== DATA EXCERPT ==
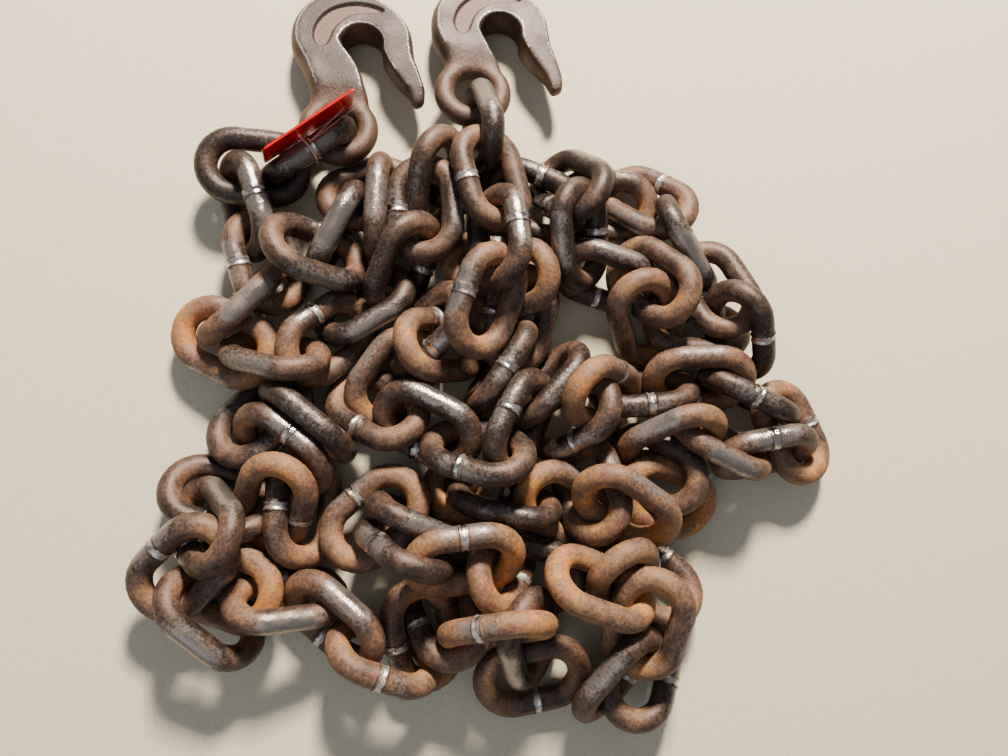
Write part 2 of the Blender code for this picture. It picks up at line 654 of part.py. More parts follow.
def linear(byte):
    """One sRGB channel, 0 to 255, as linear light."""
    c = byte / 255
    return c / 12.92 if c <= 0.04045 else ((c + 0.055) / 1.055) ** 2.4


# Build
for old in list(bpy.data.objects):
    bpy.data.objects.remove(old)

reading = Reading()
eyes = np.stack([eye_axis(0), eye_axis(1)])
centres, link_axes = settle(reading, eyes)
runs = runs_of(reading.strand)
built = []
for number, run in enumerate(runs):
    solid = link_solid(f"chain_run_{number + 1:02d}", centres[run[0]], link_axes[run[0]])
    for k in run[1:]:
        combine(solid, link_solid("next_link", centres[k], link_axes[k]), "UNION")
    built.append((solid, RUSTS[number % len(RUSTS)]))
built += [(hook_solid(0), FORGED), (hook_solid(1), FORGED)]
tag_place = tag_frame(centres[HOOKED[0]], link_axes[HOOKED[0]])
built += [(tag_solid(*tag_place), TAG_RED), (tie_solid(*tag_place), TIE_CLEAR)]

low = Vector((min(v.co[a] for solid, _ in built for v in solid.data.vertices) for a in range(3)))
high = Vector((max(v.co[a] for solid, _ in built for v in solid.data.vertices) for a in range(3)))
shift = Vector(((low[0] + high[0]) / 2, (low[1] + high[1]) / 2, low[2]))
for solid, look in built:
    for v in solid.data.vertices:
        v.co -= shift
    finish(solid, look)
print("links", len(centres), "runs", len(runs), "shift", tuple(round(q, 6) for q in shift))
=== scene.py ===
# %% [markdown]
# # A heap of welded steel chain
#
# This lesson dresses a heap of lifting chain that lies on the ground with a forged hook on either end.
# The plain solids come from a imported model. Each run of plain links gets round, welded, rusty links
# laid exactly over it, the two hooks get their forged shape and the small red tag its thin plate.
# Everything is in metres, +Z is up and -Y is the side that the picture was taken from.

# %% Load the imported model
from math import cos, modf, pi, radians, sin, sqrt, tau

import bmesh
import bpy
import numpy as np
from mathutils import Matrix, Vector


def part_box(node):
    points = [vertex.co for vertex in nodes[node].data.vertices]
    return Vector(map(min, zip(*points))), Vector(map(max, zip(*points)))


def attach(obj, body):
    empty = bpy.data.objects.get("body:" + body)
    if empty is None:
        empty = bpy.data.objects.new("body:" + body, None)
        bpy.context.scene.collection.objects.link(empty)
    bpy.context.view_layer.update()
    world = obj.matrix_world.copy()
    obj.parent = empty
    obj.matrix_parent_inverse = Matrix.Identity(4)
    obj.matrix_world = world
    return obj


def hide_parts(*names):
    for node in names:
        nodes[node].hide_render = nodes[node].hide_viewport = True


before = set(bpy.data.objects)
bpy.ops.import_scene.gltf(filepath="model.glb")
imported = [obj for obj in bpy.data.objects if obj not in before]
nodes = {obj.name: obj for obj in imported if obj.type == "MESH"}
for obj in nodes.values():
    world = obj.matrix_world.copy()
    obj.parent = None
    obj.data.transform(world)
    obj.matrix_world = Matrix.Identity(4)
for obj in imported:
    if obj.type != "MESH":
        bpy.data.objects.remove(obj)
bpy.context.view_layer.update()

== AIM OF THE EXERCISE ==
Take the listing above and repeat exactly the lines from the one containing "low = Vector((min(v.co[a]" through the one containing "from math import", both included.

== ANSWER IN FULL ==
low = Vector((min(v.co[a] for solid, _ in built for v in solid.data.vertices) for a in range(3)))
high = Vector((max(v.co[a] for solid, _ in built for v in solid.data.vertices) for a in range(3)))
shift = Vector(((low[0] + high[0]) / 2, (low[1] + high[1]) / 2, low[2]))
for solid, look in built:
    for v in solid.data.vertices:
        v.co -= shift
    finish(solid, look)
print("links", len(centres), "runs", len(runs), "shift", tuple(round(q, 6) for q in shift))
=== scene.py ===
# %% [markdown]
# # A heap of welded steel chain
#
# This lesson dresses a heap of lifting chain that lies on the ground with a forged hook on either end.
# The plain solids come from a imported model. Each run of plain links gets round, welded, rusty links
# laid exactly over it, the two hooks get their forged shape and the small red tag its thin plate.
# Everything is in metres, +Z is up and -Y is the side that the picture was taken from.

# %% Load the imported model
from math import cos, modf, pi, radians, sin, sqrt, tau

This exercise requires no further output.